Delta Air Lines Inc. (DAL), the nation's third largest airline, said Thursday it is raising the cap on its most expensive fares by $100 because of persistently high fuel costs. The move comes six months after it announced a ticket price overhaul designed to draw in more business travelers. Its shares surged more than 11 percent.
The Atlanta-based airline said that effective immediately, one-way walk-up fares are capped at $599, up from $499, for economy class and at $699 for first class.
Delta said that it will continue to offer the fares without a Saturday-night stay-over requirement.
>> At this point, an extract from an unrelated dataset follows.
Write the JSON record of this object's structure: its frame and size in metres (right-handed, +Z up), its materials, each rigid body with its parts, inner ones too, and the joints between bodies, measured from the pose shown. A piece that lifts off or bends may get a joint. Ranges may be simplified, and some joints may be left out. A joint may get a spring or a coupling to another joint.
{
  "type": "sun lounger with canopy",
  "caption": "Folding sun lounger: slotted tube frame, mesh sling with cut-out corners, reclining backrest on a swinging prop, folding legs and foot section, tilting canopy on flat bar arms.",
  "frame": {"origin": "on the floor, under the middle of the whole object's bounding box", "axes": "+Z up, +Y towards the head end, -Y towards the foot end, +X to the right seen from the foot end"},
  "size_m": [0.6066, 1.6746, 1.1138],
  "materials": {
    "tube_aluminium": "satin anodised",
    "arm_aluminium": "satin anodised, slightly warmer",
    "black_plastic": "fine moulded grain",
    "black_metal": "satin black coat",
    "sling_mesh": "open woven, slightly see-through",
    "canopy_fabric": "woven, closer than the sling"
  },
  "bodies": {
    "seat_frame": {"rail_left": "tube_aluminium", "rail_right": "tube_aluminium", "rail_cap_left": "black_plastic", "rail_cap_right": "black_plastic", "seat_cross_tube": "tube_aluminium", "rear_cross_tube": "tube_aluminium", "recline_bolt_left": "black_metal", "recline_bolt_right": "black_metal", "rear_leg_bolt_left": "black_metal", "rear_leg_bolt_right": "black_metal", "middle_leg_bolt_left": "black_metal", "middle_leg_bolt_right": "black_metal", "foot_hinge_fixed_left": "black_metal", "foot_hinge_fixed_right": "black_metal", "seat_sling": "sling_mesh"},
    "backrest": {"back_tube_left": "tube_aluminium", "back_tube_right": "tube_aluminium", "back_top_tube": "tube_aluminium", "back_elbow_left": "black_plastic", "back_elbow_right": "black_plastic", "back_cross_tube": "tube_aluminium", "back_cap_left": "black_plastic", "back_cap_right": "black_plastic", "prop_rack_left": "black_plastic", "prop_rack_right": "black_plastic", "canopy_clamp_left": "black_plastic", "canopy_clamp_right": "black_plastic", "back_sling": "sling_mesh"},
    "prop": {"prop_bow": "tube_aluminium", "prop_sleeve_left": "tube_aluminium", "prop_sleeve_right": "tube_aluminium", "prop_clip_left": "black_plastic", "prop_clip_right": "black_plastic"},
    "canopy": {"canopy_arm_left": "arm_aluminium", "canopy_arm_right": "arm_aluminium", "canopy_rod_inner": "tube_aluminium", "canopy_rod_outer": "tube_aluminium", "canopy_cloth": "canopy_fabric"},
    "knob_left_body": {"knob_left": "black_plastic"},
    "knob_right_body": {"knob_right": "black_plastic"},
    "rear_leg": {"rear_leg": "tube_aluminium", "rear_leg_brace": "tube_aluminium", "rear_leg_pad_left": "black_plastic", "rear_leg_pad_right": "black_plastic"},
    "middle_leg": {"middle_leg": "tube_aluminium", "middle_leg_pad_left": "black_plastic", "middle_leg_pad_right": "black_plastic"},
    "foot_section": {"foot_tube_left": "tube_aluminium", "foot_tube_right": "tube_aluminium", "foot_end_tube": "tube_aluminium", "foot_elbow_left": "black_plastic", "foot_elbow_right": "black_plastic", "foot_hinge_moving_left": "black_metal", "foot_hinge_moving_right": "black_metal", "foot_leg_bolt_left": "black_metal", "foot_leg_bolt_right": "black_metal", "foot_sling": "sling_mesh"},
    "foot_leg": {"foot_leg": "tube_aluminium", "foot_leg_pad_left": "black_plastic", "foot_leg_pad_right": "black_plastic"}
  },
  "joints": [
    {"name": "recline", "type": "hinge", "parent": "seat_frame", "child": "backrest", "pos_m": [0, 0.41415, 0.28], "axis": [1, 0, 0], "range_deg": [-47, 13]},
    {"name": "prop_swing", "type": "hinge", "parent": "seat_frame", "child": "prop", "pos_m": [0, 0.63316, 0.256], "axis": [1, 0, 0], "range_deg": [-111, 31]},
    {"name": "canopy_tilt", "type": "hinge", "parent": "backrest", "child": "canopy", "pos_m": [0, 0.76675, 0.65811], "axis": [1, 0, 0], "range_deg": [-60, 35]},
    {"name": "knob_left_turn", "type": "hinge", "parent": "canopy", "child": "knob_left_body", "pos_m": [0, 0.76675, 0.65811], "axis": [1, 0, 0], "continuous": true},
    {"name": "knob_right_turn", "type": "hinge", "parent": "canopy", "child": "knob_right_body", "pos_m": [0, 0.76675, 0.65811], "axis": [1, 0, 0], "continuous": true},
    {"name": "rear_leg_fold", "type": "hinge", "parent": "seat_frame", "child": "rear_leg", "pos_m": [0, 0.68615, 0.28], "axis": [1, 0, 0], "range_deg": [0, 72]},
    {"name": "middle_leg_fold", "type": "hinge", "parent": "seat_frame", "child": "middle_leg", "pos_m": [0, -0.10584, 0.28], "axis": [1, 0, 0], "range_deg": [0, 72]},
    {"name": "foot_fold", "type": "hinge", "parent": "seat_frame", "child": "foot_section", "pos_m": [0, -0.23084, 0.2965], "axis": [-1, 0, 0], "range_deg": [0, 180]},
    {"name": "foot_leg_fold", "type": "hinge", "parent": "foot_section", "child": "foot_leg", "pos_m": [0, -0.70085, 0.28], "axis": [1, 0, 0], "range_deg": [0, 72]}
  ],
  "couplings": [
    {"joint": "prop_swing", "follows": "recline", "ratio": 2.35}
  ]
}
It also is keeping its reduction of most special service fees to $50 and 1,000 bonus miles for tickets purchased on the company's Web site.
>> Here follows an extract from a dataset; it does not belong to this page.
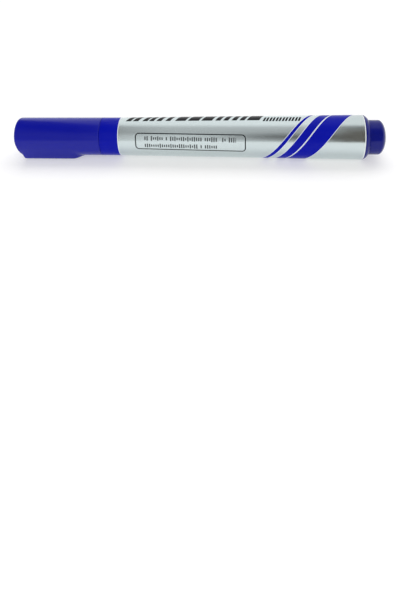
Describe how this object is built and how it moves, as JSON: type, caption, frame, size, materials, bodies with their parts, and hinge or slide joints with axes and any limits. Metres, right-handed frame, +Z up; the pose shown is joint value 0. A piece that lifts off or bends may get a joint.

The cap adjustment affects only full-fare walk-up and some three-day advance purchases.
"When Delta launched SimpliFares (search) in January, crude oil was selling at $43 per barrel compared to as much as $61 per barrel in recent weeks," said Paul Matsen, Delta's chief marketing officer. "Despite our best intentions to keep the current fare caps in place, we have been forced to find ways to offset this dramatic spike in costs."
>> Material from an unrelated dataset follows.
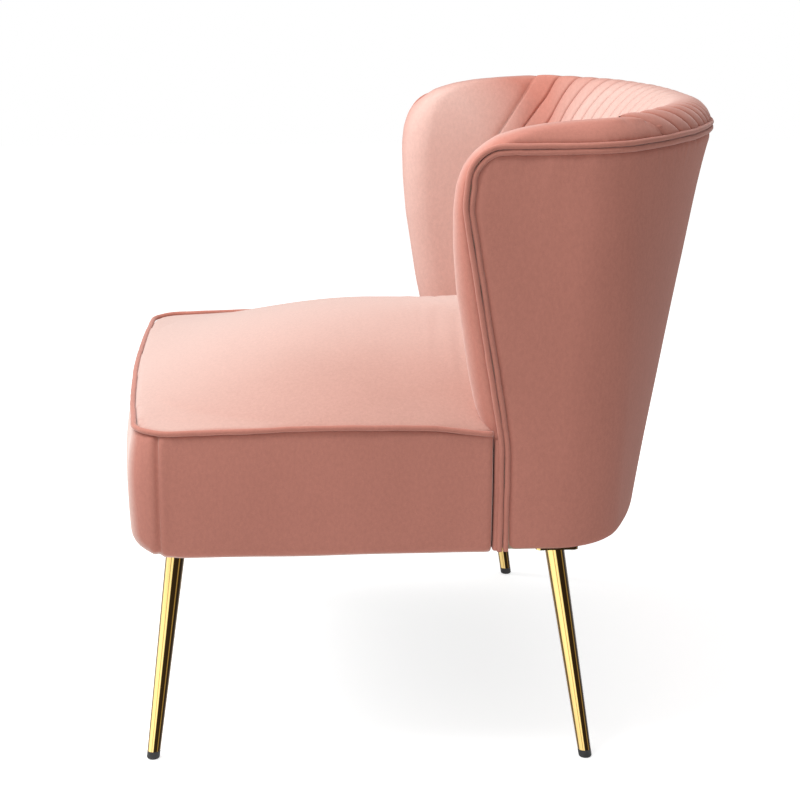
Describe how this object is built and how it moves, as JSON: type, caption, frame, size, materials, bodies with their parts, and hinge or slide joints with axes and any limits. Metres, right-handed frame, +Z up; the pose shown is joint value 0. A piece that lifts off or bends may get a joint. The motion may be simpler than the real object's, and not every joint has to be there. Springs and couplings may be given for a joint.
{
  "type": "armchair",
  "caption": "Slipper armchair in dusty pink velvet: boxed seat, channelled barrel back with low wings and double piping, slim tapered gold legs",
  "frame": {"origin": "on the floor, under the middle of the whole chair", "axes": "X across the chair, +X at the sitter's left; -Y is the front and +Y the rear; +Z is up"},
  "size_m": [0.6604, 0.7409, 0.7625],
  "materials": {
    "cardboard": "stiff brown board",
    "dust_cloth": "black non-woven cloth",
    "felt": "needled grey felt",
    "foam": "open-cell polyurethane foam",
    "glide_rubber": "matte black moulded rubber",
    "gold_tube": "gold electroplated steel tube, mirror polish",
    "piping": "dusty pink velvet over cord",
    "plywood": "birch plywood, raw",
    "softwood": "pine, planed and raw",
    "velvet": "dusty pink velvet, short pile",
    "wadding": "white polyester wadding",
    "webbing": "woven elastic webbing",
    "zinc_steel": "bright zinc plated"
  },
  "bodies": {
    "root": {"back_board": "cardboard", "back_bottom_ring": "plywood", "back_dust_cover": "dust_cloth", "back_foam": "foam", "back_inner_cover": "velvet", "back_inner_welt": "piping", "back_outer_cover": "velvet", "back_outer_welt": "piping", "back_plank": "plywood", "back_rib_corner_left": "plywood", "back_rib_corner_right": "plywood", "back_rib_rear_left": "plywood", "back_rib_rear_right": "plywood", "back_rib_side_left": "plywood", "back_rib_side_right": "plywood", "back_top_rail": "plywood", "back_webbing": "webbing", "leg_front_left": "gold_tube", "leg_front_right": "gold_tube", "leg_glide_front_left": "glide_rubber", "leg_glide_front_right": "glide_rubber", "leg_glide_rear_left": "glide_rubber", "leg_glide_rear_right": "glide_rubber", "leg_plate_front_left": "gold_tube", "leg_plate_front_right": "gold_tube", "leg_plate_rear_left": "gold_tube", "leg_plate_rear_right": "gold_tube", "leg_rear_left": "gold_tube", "leg_rear_right": "gold_tube", "leg_screws": "zinc_steel", "seat_boxing": "velvet", "seat_corner_block_left": "softwood", "seat_corner_block_right": "softwood", "seat_dust_cover": "dust_cloth", "seat_felt": "felt", "seat_foam": "foam", "seat_front_rail": "softwood", "seat_leg_block_left": "softwood", "seat_leg_block_right": "softwood", "seat_padding": "wadding", "seat_shoulder_rail_left": "softwood", "seat_shoulder_rail_right": "softwood", "seat_side_rail_left": "softwood", "seat_side_rail_right": "softwood", "seat_tongue_rail_left": "softwood", "seat_tongue_rail_rear": "softwood", "seat_tongue_rail_right": "softwood", "seat_top_panel": "velvet", "seat_webbing_cross": "webbing", "seat_webbing_long": "webbing", "seat_welt": "piping", "unit_bolts": "zinc_steel", "unit_nuts": "zinc_steel", "unit_washers": "zinc_steel", "wing_facing_left": "velvet", "wing_facing_right": "velvet", "wing_post_left": "plywood", "wing_post_right": "plywood"}
  },
  "joints": []
}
Following the launch of Delta's price program in January, other major carriers followed suit, lowering their most expensive fares as well.
Delta has been trying to cut costs to avoid bankruptcy, but high fuel costs have caused its losses to continue to mount.
Delta shares jumped 38 cents, or 11.2 percent, to $3.78 on the New York Stock Exchange (search). Its shares have traded in a range of $2.46 to $8.17 over the past 52 weeks.